Sociologists of education have analysed the indoctrination or unintended education occurring through inclusion or exclusion of certain norms, practices, habits, languages, etc. in the school as hidden curriculum. The concept reveals that what is omitted is as important as or at times, more important than what is included. By bringing students from only certain elite government schools to the event and projecting them as the normative students of Indian public schools, the organisers of the event succeeded in staging a feel-good, glorious, captivating spectacle. It helped in creating a compulsory social amnesia about the state of education, now a fundamental right of children, the reality of which is millions of students going to poorly equipped schools and other millions outside the purview of any school. Similarly by glorifying the role of teacher but neglecting realities of the profession, and by preferring to address students rather than teachers, the broadcast spectacle threw teachers on the periphery of both the system and the discourse.

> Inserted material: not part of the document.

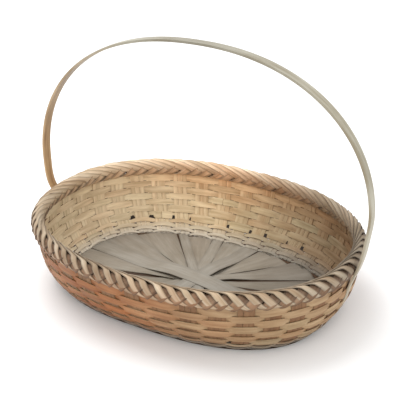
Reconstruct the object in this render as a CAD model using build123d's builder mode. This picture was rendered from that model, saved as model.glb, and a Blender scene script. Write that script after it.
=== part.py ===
"""Oval winnowing basket of split bamboo with one bent strip for a handle.

Frame: origin under the middle of the floor, on the surface the basket stands on.
+X runs along the basket's length, +Y across it, +Z up. Millimetres.

The twelve base splints cross at the hub and turn up at the floor's edge as the
36 stakes of the wall. Eleven weft rows go round them, over one and under one.
The stakes end inside the border plait, which is worked round a hoop.
"""

import os
from math import cos, hypot, pi, radians, sin, sqrt

from build123d import *

# The oval, at the floor's edge and at the middle of the border
FLOOR_HALF_LENGTH = 168.0
FLOOR_HALF_WIDTH = 117.0
FLOOR_SQUARENESS = 2.65
RIM_HALF_LENGTH = 200.0
RIM_HALF_WIDTH = 158.5
RIM_SQUARENESS = 2.2
RIM_HEIGHT = 83.0
END_FLARE = 3.0
SIDE_FLARE = 2.2

# Base splints and the stakes that they become
STAKE_COUNT = 36
STAKE_WIDTH = 18.0
SPLINT_THICKNESS = 0.7
LAYER_STEP = 0.76
HUB_RADIUS = 45.0
RAMP_END_RADIUS = 85.0
RAMP_OVERLAP = 5.0
PLATE_OVERLAP = 1.0
WAIST_SHARE = 1.08
STAKE_TOP = 80.0
STAKES_PER_SPLINT = (1, 2) * 6

# Weft rows
THIN_ROWS = 4
WIDE_ROWS = 7
LOWEST_WEFT = 1.0
THIN_ROWS_TOP = 16.0
WIDE_ROWS_TOP = 72.0
THIN_ROW_GROWTH = 1.25
WEFT_THICKNESS = 0.8
WEAVE_CLEARANCE = 0.15
ROW_GAP = 0.3
TURN_MARGIN = 0.8

# Border plait and the hoop inside it
BORDER_HALF_WIDTH = 7.1
BORDER_HALF_HEIGHT = 9.75
HOOP_WIDTH = 4.0
HOOP_BOTTOM = 82.3
HOOP_TOP = 89.3
HOOP_CLEARANCE = 0.3
SLOT_WIDTH = 3.2
SLOT_BOTTOM = 72.0

# Handle strip
HANDLE_WIDTH = 12.5
HANDLE_THICKNESS = 3.0
HANDLE_HALF_SPAN = 224.0
HANDLE_SPRING_HEIGHT = 129.0
HANDLE_RISE = 180.0
HANDLE_FULLNESS = 0.9
BORDER_CROSSING = 212.5
LEG_THICKNESS = 1.4
LEG_TIP_HEIGHT = 18.5
LEG_TOP_HEIGHT = 60.0
LEG_SLANT = 0.3
ARCH_FIRST_DEGREES = 12
ARCH_STEP_DEGREES = 6
ARCH_TOP_DEGREES = 90

# Fineness of the worked-out curves
ANGLE_STEP = 0.01
HEIGHT_STEP = 0.5
DIVISION_STEPS = 3600
RIM_POINTS = 48

WEFT_OFFSET = SPLINT_THICKNESS / 2 + WEAVE_CLEARANCE + WEFT_THICKNESS / 2


def unit(x, y):
    """The plan vector x, y at length one."""
    size = hypot(x, y)
    return Vector(x / size, y / size, 0)


def ring_radius(angle, z):
    """Distance from the axis to the middle of the wall, at a direction and a height."""
    drop = 1 - min(z, RIM_HEIGHT) / RIM_HEIGHT
    ends = 1 - drop**END_FLARE
    sides = 1 - drop**SIDE_FLARE
    length = FLOOR_HALF_LENGTH + (RIM_HALF_LENGTH - FLOOR_HALF_LENGTH) * ends
    width = FLOOR_HALF_WIDTH + (RIM_HALF_WIDTH - FLOOR_HALF_WIDTH) * sides
    power = FLOOR_SQUARENESS + (RIM_SQUARENESS - FLOOR_SQUARENESS) * sides
    total = abs(cos(angle) / length) ** power + abs(sin(angle) / width) ** power
    return total ** (-1 / power)


def ring_point(angle, z):
    """A point of the wall's middle surface."""
    radius = ring_radius(angle, z)
    return Vector(radius * cos(angle), radius * sin(angle), z)


def ring_tangent(angle, z):
    """The horizontal direction along the wall, anticlockwise."""
    step = ring_point(angle + ANGLE_STEP, z) - ring_point(angle - ANGLE_STEP, z)
    return unit(step.X, step.Y)


def ring_normal(angle, z):
    """The horizontal direction straight out of the wall."""
    tangent = ring_tangent(angle, z)
    return Vector(tangent.Y, -tangent.X, 0)


def lean(angle, z):
    """How many times a thickness grows when it is measured level, because the wall slopes."""
    slope = (ring_radius(angle, z + HEIGHT_STEP) - ring_radius(angle, z)) / HEIGHT_STEP
    return sqrt(1 + slope**2)


def even_directions(count, z):
    """Directions that divide the oval at height z into pieces of equal length."""
    turns = [2 * pi * i / DIVISION_STEPS for i in range(DIVISION_STEPS + 1)]
    points = [ring_point(turn, z) for turn in turns]
    lengths = [0.0]
    for before, after in zip(points, points[1:]):
        lengths.append(lengths[-1] + (after - before).length)
    directions = []
    for k in range(count):
        goal = lengths[-1] * k / count
        index = next(i for i, length in enumerate(lengths) if length >= goal)
        directions.append(turns[index])
    return directions


def row_edges():
    """Heights between the weft rows, from the floor up."""
    edges = []
    for k in range(THIN_ROWS):
        share = (k / THIN_ROWS) ** THIN_ROW_GROWTH
        edges.append(LOWEST_WEFT + (THIN_ROWS_TOP - LOWEST_WEFT) * share)
    for k in range(WIDE_ROWS + 1):
        edges.append(THIN_ROWS_TOP + (WIDE_ROWS_TOP - THIN_ROWS_TOP) * k / WIDE_ROWS)
    return edges


STAKES = even_directions(STAKE_COUNT, RIM_HEIGHT / 3)
EDGES = row_edges()


def stake_plane(stake, z):
    """A level plane centred on a stake, its X axis along the wall."""
    angle = STAKES[stake % STAKE_COUNT]
    return Plane(origin=ring_point(angle, z), x_dir=ring_tangent(angle, z), z_dir=(0, 0, 1))


def make_splint(first_stake, stakes, layer):
    """One splint: up the wall, across the hub on its own layer, and up the far wall."""
    members = [first_stake + k for k in range(stakes)]
    start = STAKES[members[0]]
    end = STAKES[members[-1]]
    middle = (start + end) / 2
    run = unit(cos(middle), sin(middle))
    across = Vector(-run.Y, run.X, 0)
    spread = (end - start + STAKE_WIDTH / ring_radius(middle, 0)) * WAIST_SHARE
    ramp_width = spread * RAMP_END_RADIUS
    waist = spread * HUB_RADIUS
    hub_height = layer * LAYER_STEP + SPLINT_THICKNESS / 2
    low = SPLINT_THICKNESS / 2
    flat_end = RAMP_END_RADIUS + RAMP_OVERLAP
    stations = [
        (-flat_end, low, ramp_width),
        (-RAMP_END_RADIUS, low, ramp_width),
        (-HUB_RADIUS, hub_height, waist),
        (HUB_RADIUS, hub_height, waist),
        (RAMP_END_RADIUS, low, ramp_width),
        (flat_end, low, ramp_width),
    ]
    with BuildPart() as splint:
        for distance, height, width in stations:
            centre = run * distance + Vector(0, 0, height)
            with BuildSketch(Plane(origin=centre, x_dir=across, z_dir=run)):
                Rectangle(width, SPLINT_THICKNESS)
        loft(ruled=True)
        for side, turn in ((1, 0), (-1, STAKE_COUNT // 2)):
            feet = [stake_plane(member + turn, 0) for member in members]
            right = feet[0].from_local_coords((-STAKE_WIDTH / 2, 0, 0))
            left = feet[-1].from_local_coords((STAKE_WIDTH / 2, 0, 0))
            near = run * (side * (RAMP_END_RADIUS + PLATE_OVERLAP))
            half = across * (side * ramp_width / 2)
            with BuildSketch(Plane.XY):
                with BuildLine():
                    Polyline(near - half, right, left, near + half, close=True)
                make_face()
            extrude(amount=SPLINT_THICKNESS)
            for member in members:
                angle = STAKES[(member + turn) % STAKE_COUNT]
                for z in [0.0] + EDGES + [STAKE_TOP]:
                    with BuildSketch(stake_plane(member + turn, z)):
                        Rectangle(STAKE_WIDTH, SPLINT_THICKNESS * lean(angle, z))
                loft(ruled=True)
    return splint.part


def weft_outline(row, z, face):
    """The closed outline of one face of a weft: face is +1 for outside and -1 for inside."""
    corners = []
    reach = STAKE_WIDTH / 2 + TURN_MARGIN
    for stake, angle in enumerate(STAKES):
        outside = (stake + row) % 2 == 0
        offset = WEFT_OFFSET if outside else -WEFT_OFFSET
        over_leg = stake % (STAKE_COUNT // 2) == 0 and EDGES[row + 1] > LEG_TIP_HEIGHT
        if outside and over_leg:
            offset += LEG_THICKNESS + WEAVE_CLEARANCE
        level = (offset + face * WEFT_THICKNESS / 2) * lean(angle, z)
        centre = ring_point(angle, z) + ring_normal(angle, z) * level
        tangent = ring_tangent(angle, z)
        corners.append(centre - tangent * reach)
        corners.append(centre + tangent * reach)
    return corners


def make_weft(row):
    """One weft row: a flat splint that goes over one stake and under the next, all round."""
    low = EDGES[row] + ROW_GAP / 2
    high = EDGES[row + 1] - ROW_GAP / 2
    with BuildPart() as weft:
        for face, mode in ((1, Mode.ADD), (-1, Mode.SUBTRACT)):
            for z in (low, high):
                with BuildSketch(Plane.XY.offset(z)):
                    with BuildLine():
                        Polyline(*[(p.X, p.Y) for p in weft_outline(row, z, face)], close=True)
                    make_face()
            loft(ruled=True, mode=mode)
    return weft.part


def rim_points(offset):
    """Points of the rim's oval, moved out by an offset, in the XY plane."""
    points = []
    for k in range(RIM_POINTS):
        angle = 2 * pi * k / RIM_POINTS
        point = ring_point(angle, RIM_HEIGHT) + ring_normal(angle, RIM_HEIGHT) * offset
        points.append((point.X, point.Y))
    return points


def rim_band(width, z):
    """A flat oval band along the rim, at a height."""
    with BuildSketch(Plane.XY.offset(z)) as band:
        for offset, mode in ((width / 2, Mode.ADD), (-width / 2, Mode.SUBTRACT)):
            with BuildLine():
                Spline(*rim_points(offset), periodic=True)
            make_face(mode=mode)
    return band.sketch


def make_border():
    """The plaited roll, hollow where the hoop and the ends of the stakes lie."""
    start = ring_point(0, RIM_HEIGHT)
    with BuildPart() as border:
        with BuildLine(Plane.XY.offset(RIM_HEIGHT)) as rim_line:
            Spline(*rim_points(0), periodic=True)
        with BuildSketch(Plane(origin=start, x_dir=(1, 0, 0), z_dir=(0, 1, 0))):
            Ellipse(BORDER_HALF_WIDTH, BORDER_HALF_HEIGHT)
        sweep(path=rim_line.wire())
        slot = rim_band(SLOT_WIDTH, SLOT_BOTTOM)
        extrude(slot, amount=HOOP_BOTTOM - SLOT_BOTTOM, mode=Mode.SUBTRACT)
        cavity = rim_band(HOOP_WIDTH + 2 * HOOP_CLEARANCE, HOOP_BOTTOM - HOOP_CLEARANCE)
        extrude(cavity, amount=HOOP_TOP - HOOP_BOTTOM + 2 * HOOP_CLEARANCE, mode=Mode.SUBTRACT)
    return border.part


def make_hoop():
    """The stiff hoop of split bamboo inside the border."""
    with BuildPart() as hoop:
        extrude(rim_band(HOOP_WIDTH, HOOP_BOTTOM), amount=HOOP_TOP - HOOP_BOTTOM)
    return hoop.part


def leg_middle(z):
    """Distance from the axis to the middle of a handle leg inside the weave."""
    gap = SPLINT_THICKNESS / 2 + WEAVE_CLEARANCE / 2 + LEG_THICKNESS / 2
    return ring_radius(0, z) + gap * lean(0, z)


def make_handle():
    """The strip: an arch over the basket, its two legs outside the border and down the wall."""
    wall = [LEG_TIP_HEIGHT] + [z for z in EDGES if LEG_TIP_HEIGHT < z < LEG_TOP_HEIGHT]
    inner = []
    outer = []
    for z in wall:
        half = LEG_THICKNESS / 2 * lean(0, z)
        inner.append((leg_middle(z) - half, z))
        outer.append((leg_middle(z) + half, z))
    arch_half = HANDLE_THICKNESS / 2
    inner_arch = [(BORDER_CROSSING - arch_half, RIM_HEIGHT)]
    outer_arch = [(BORDER_CROSSING + arch_half, RIM_HEIGHT)]
    for degrees in range(ARCH_FIRST_DEGREES, ARCH_TOP_DEGREES + 1, ARCH_STEP_DEGREES):
        turn = radians(degrees)
        for points, half in ((inner_arch, -arch_half), (outer_arch, arch_half)):
            x = (HANDLE_HALF_SPAN + half) * max(cos(turn), 0.0) ** HANDLE_FULLNESS
            z = HANDLE_SPRING_HEIGHT + (HANDLE_RISE + half) * sin(turn) ** HANDLE_FULLNESS
            points.append((x, z))
    with BuildPart() as handle:
        with BuildSketch(Plane.XZ):
            with BuildLine():
                for side in (1, -1):
                    for leg, arch in ((inner, inner_arch), (outer, outer_arch)):
                        Polyline(*[(side * x, z) for x, z in leg + arch[:1]])
                        bend = [(side * x, z) for x, z in arch]
                        Spline(*bend, tangents=[(side * LEG_SLANT, 1), (-side, 0)])
                    tip_inner, tip_outer = [(side * x, z) for x, z in (inner[0], outer[0])]
                    Line(tip_inner, tip_outer)
            make_face()
        extrude(amount=HANDLE_WIDTH / 2, both=True)
    return handle.part


def save(part, name):
    """Writes one labelled piece."""
    part.label = name
    export_step(part, f"parts/{name}.step")


os.makedirs("parts", exist_ok=True)

next_stake = 0
for number, stakes in enumerate(STAKES_PER_SPLINT, start=1):
    save(make_splint(next_stake, stakes, number - 1), f"base_splint_{number:02d}")
    next_stake += stakes

for row in range(THIN_ROWS + WIDE_ROWS):
    save(make_weft(row), f"weft_row_{row + 1:02d}")

save(make_border(), "border_plait")
save(make_hoop(), "rim_core_hoop")
save(make_handle(), "handle_strip")
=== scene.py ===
"""Looks of the oval bamboo basket: every splint, weft and border strand as its own strip.

All shapes are worked out in millimetres, in the CAD frame, and become metres in Bundle.build.
Directions round the basket are angles from the +X end, towards +Y.
"""

import math

import bpy
import numpy as np
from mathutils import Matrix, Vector


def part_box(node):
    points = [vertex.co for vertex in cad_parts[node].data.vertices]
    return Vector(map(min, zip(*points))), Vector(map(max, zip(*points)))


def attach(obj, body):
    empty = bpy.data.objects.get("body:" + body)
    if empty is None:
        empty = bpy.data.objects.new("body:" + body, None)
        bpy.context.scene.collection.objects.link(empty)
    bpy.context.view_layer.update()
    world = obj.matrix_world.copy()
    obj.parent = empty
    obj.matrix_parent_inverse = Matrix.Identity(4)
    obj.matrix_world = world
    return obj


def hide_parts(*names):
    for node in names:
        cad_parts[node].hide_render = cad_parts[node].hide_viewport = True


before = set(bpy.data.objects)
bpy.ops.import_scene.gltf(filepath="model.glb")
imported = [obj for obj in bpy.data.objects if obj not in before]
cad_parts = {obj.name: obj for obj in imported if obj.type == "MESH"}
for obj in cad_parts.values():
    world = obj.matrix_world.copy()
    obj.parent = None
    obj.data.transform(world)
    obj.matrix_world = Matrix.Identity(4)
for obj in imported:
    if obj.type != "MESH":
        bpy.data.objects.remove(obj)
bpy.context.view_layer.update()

MM = 0.001
FULL_TURN = 2 * math.pi
UP = np.array([0.0, 0.0, 1.0])
RNG = np.random.default_rng(7)

# ---------------------------------------------------------------- sizes from the frame, in mm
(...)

If systemic forces dumb teachers down through compulsory programmes that are dismissive of their agency, and if they are treated as dispensable lot by the system, we are certainly burning our bridges. The grand event of 5 September 2014 seems to be a step towards that. The hidden curriculum in Modi’s master class is his attempt to glorify the profession of teaching but deny importance of professional skills in it, to show a fake ignorance of realities of teachers across the country, and to establish elite students as the brand of Indian students.

Notes

[i] Some student unions and teacher unions have strongly argued that the Teachers’ Day should be celebrated on 28th November in honour of the father of Indian Modernity – Jotirao Phule. A recent publication in Marathi, Shikshak Din – Paryayee Sanskrutik Raajkaaran (Teachers’ Day – Counter Cultural Politics), explains some of the arguments in details.

References

Kumar, Krishna (2005): Political Agenda of Education – A Study of Colonialist and Nationalist Ideas, Sage Publications, New Delhi.

Mude, S, D Kasale, and A Jaybhaye, (ed.) (2013): Shikshak Din – Paryayee Sanskrutik Raajkaaran (Pune, Hariti).